= John Henry Connell =

Australian hotelier and patron of the arts

John Henry Connell (24 May, 1860-9 December, 1952) was an Australian hotelier and patron of the arts.

Connell was born in East Collingwood, Melbourne, son of William Henry Connell of Dublin, and Mary Connell (née Ingall) of London. As a young man, he worked at the Prince's Bridge Hotel, owned by Henry Figsby Young and Thomas Joshua Jackson (Jackson was married to Connell's aunt, Sarah, widow of Michael Cavanagh). The hotel was widely known as 'Young and Jackson's' and was famous for its collection of Victorian paintings and South Sea Island weapons lined the walls of the Prince's Bridge Hotel. In 1900, he took over the lease of the Railway Hotel in Elizabeth Street.

In 1888 he married Emily Baker (1866–1913), who has been given credit for cultivating his taste in art. In September 1913, after Emily's death, he married Ellen (‘Nellie’) Harris (1870–1950), the widow of his cousin, James Cavanagh.

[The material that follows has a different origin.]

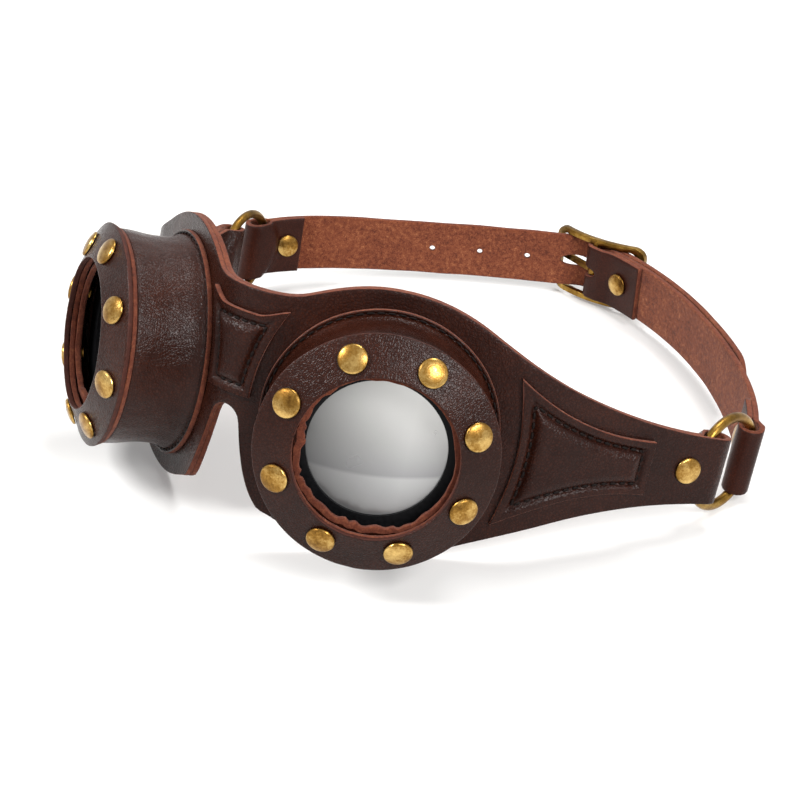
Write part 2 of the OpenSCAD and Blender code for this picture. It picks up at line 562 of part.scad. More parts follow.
// buckle
bow_radius = (pow(frame_length / 2, 2) + frame_bow * frame_bow) / (2 * frame_bow);
module rounded(length, height, corner) {
  square([length - 2 * corner, height], center = true);
  square([length, height - 2 * corner], center = true);
  for (x = [-1, 1], y = [-1, 1]) translate([x * (length / 2 - corner), y * (height / 2 - corner)]) circle(r = corner);
}
module buckle_frame() color("#a8823a") {
  translate([bar.x, bar.y, bar_z]) {
    intersection() {
      rotate([90, 0, 0]) translate([0, 0, -12]) linear_extrude(24) difference() {
        rounded(frame_length, frame_height, frame_corner);
        rounded(frame_length - 2 * end_bar, frame_height - 2 * rail, frame_corner - rail);
      }
      translate([0, bow_radius, 0]) difference() {
        cylinder(r = bow_radius + frame_thickness / 2, h = frame_height + 4, center = true);
        cylinder(r = bow_radius - frame_thickness / 2, h = frame_height + 6, center = true);
      }
    }
    cylinder(r = bar_radius, h = frame_height - rail, center = true);
  }
}
prong_reach = (frame_length - end_bar) / 2 + 1.2;
prong_rest = frame_bow + frame_thickness / 2 + 0.1;
module buckle_prong() color("#b8924a") {
  tilt = asin((prong_rest + prong_thickness / 2 - 0.2) / prong_reach);
  translate([bar.x, bar.y, bar_z]) rotate([0, 0, -tilt]) difference() {
    union() {
      translate([-prong_reach, -prong_thickness / 2, -prong_width / 2]) cube([prong_reach, prong_thickness, prong_width]);
      cylinder(r = bar_radius + 0.95, h = prong_width, center = true);
    }
    cylinder(r = bar_radius + 0.06, h = prong_width + 2, center = true);
  }
}

face_leather();
face_lining();
bridge_patch();
temple_patch_left();
temple_patch_right();
cup_wall_left();
cup_wall_right();
rim_front_left();
rim_front_right();
rim_back_left();
rim_back_right();
rim_rivets_left();
rim_rivets_right();
lens_left();
lens_right();
lens_carrier_left();
lens_carrier_right();
temple_rivet_left();
temple_rivet_right();
o_ring_left();
o_ring_right();
strap_long();
strap_short();
strap_long_rivet();
strap_short_rivet();
buckle_rivet();
buckle_frame();
buckle_prong();
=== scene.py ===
import math
import bpy
import bmesh
from mathutils import Matrix, Vector, noise


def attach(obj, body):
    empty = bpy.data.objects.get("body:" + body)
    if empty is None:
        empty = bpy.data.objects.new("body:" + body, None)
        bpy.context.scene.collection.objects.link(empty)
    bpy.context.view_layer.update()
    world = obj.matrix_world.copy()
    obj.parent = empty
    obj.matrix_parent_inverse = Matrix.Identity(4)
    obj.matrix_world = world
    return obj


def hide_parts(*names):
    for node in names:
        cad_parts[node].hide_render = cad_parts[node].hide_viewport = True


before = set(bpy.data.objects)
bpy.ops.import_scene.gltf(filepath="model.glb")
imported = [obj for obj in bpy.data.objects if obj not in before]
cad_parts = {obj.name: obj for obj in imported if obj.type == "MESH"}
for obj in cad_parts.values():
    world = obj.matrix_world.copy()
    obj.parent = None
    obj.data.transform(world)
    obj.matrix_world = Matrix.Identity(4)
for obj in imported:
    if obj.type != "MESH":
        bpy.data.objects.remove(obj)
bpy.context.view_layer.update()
mm = 0.001


# camera
view = {"place": (0.25401, -0.38301, 0.27336), "turn": (59.63, -2.456, 36.236), "lens": 74.25}
cameraData = bpy.data.cameras.new("camera")
cameraData.lens = view["lens"]
cameraData.sensor_width = 36
cameraData.clip_start = 0.01
camera = bpy.data.objects.new("camera", cameraData)
camera.location = view["place"]
camera.rotation_euler = [math.radians(a) for a in view["turn"]]
bpy.context.scene.collection.objects.link(camera)
bpy.context.scene.camera = camera
print("camera placed")


# the part's measurements, in millimetres, as in its source
leather = {"thick": 1.6, "strap": 1.8, "edge": 0.34}
mask = {"lean": 16, "height": 44.4, "side": -8.15, "back": -88.8, "splay": 33.5, "bridgeBend": 20,
        "cup": 43.2, "hole": 27, "flatEnd": 76.2, "bend": 20, "heading": {1: 53.5, -1: 71.5},
        "rise": {1: 0, -1: 6.6}, "reach": 106.6, "flap": 25, "outline": 49, "taperFrom": 26.5,
        "cupHalf": 38.2, "bridgeHalf": 30.4, "notchDrop": 3.6, "notchRound": 5, "notchFlare": 30,
        "notchEase": 6.4, "foldRadius": 3.4}
cup = {"flange": 33.2, "waist": 30.4, "shoulder": 31.4, "rim": 32.7, "hole": 21.9, "slope": 25.3,
       "depth": 28.9, "throat": 20.9, "circle": 27, "rivets": 8, "turn": {1: 24, -1: 13}, "waistHeight": 10}
endHalf = 10
ringWire = {"radius": 14, "maskFold": 2.8, "strapFold": {1: 2.2, -1: 3.1}, "grip": 1.7, "close": 3.4,
            "shift": {1: 1.4, -1: 0.2}}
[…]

He was a major benefactor to the National Gallery of Victoria, donating a major collection of furniture, decorative arts, and pictures in 1914, described as having 'helped educate and form the taste of a whole generation of Melburnians'. Connell Place in the Canberra suburb of Conder is named in his honour.

His sister Winifred Herbert was the mother of the botanist Desmond Herbert.